Appellant, of course, recognizes that the words "notice thereof" (i.e., notice to correct the violation) were superseded by "notice to correct such violation or vacate" when the City Council enacted the Rental Housing Act of 1980. She vigorously contends, however, that the addition of the words "or vacate" was not an intentional change designed to require that a landlord issue only one notice. We reject this contention because "a change in legislative language gives rise to the presumption that a change was intended in legislative result." United States v. Brown, 422 A.2d 1281, 1284 (D.C.1980) (citation omitted). Appellant has offered us nothing persuasive to rebut that presumption.[3]

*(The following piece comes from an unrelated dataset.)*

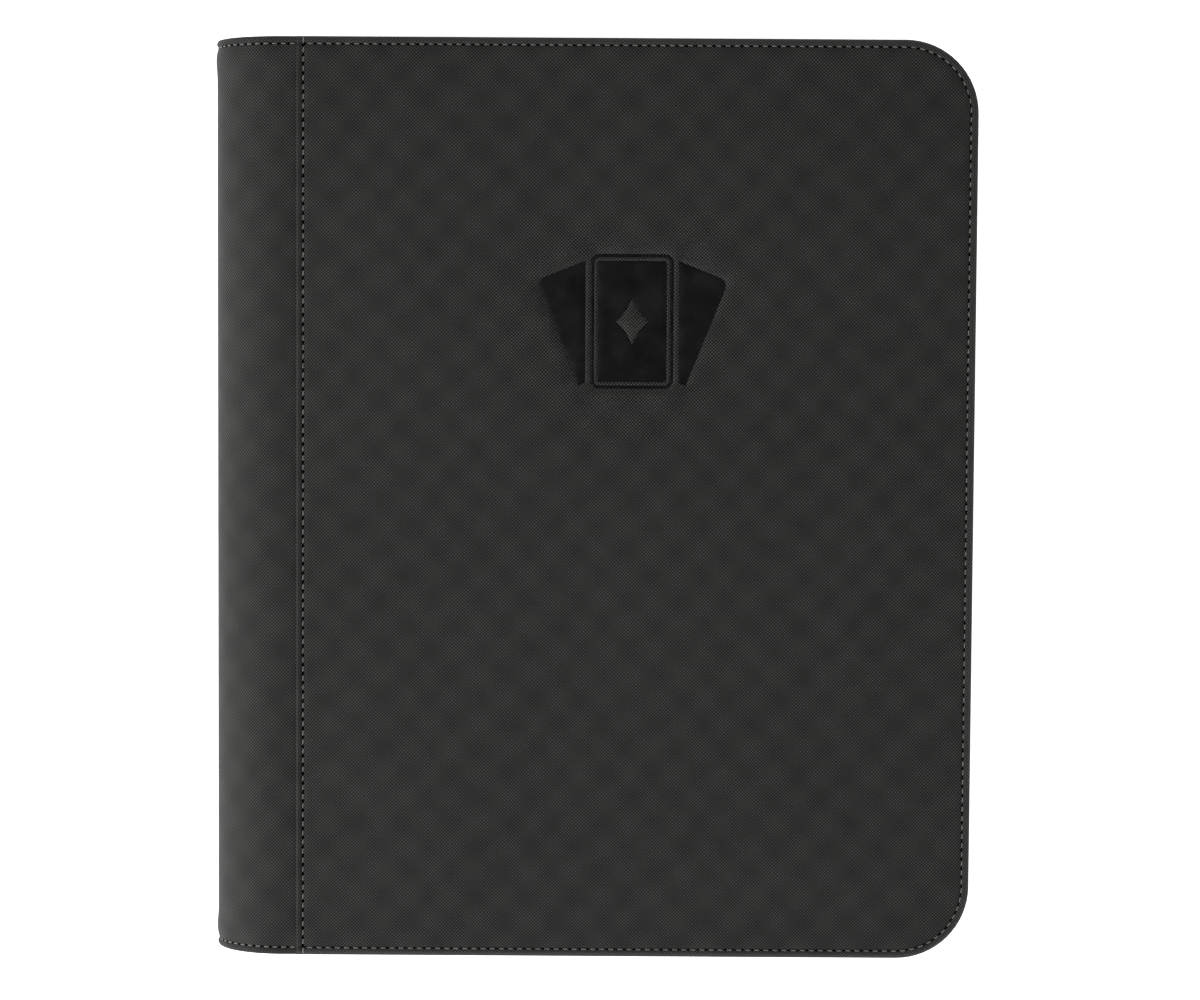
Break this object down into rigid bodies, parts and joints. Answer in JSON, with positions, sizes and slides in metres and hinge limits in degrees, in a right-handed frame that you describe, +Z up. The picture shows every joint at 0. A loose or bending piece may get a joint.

In short, D.C.Code § 45-1561(b) (1981) makes clear that a single notice to cure or vacate is all that a tenant is entitled to receive before a suit to recover possession may be brought by his or her landlord for a violation of the tenancy. To the extent that it could be argued under the 1977 Act that a separate notice to quit had to be given after a notice to cure before a landlord could bring such a suit, the 1980 Act disposes of this argument by expressly merging both notice requirements into one.

Affirmed.

NOTES

[*] Judge Kelly was an Associate Judge of the court at the time this case was submitted. Her status changed to Associate Judge, Retired, on March 31, 1983.

[1] This section was a part of the Rental Housing Act of 1977. When that Act expired, it was replaced by the Rental Housing Act of 1980, under which notice was given in the instant case.

[2] The Rental Housing Act of 1980 was in effect at the time that Jones was decided. The complaint in the Jones case, however, had been filed at a time when the Rental Housing Act of 1977 was still in force, and thus the 1977 Act determined the result. We recognized in Jones that "[t]he new provisions for seeking eviction and serving documents clarify some of the ambiguities of the 1977 Act." 435 A.2d at 54 n. 2.

[3] "If the statutory language is clear, it is ordinarily conclusive." United States v. Clark, 454 U.S. 555, 560, 102 S. Ct. 805, 809, 70 L. Ed. 2d 768 (1982) (citation omitted), quoted in Mulky v. United States, 451 A.2d 855, 856 (D.C.1982).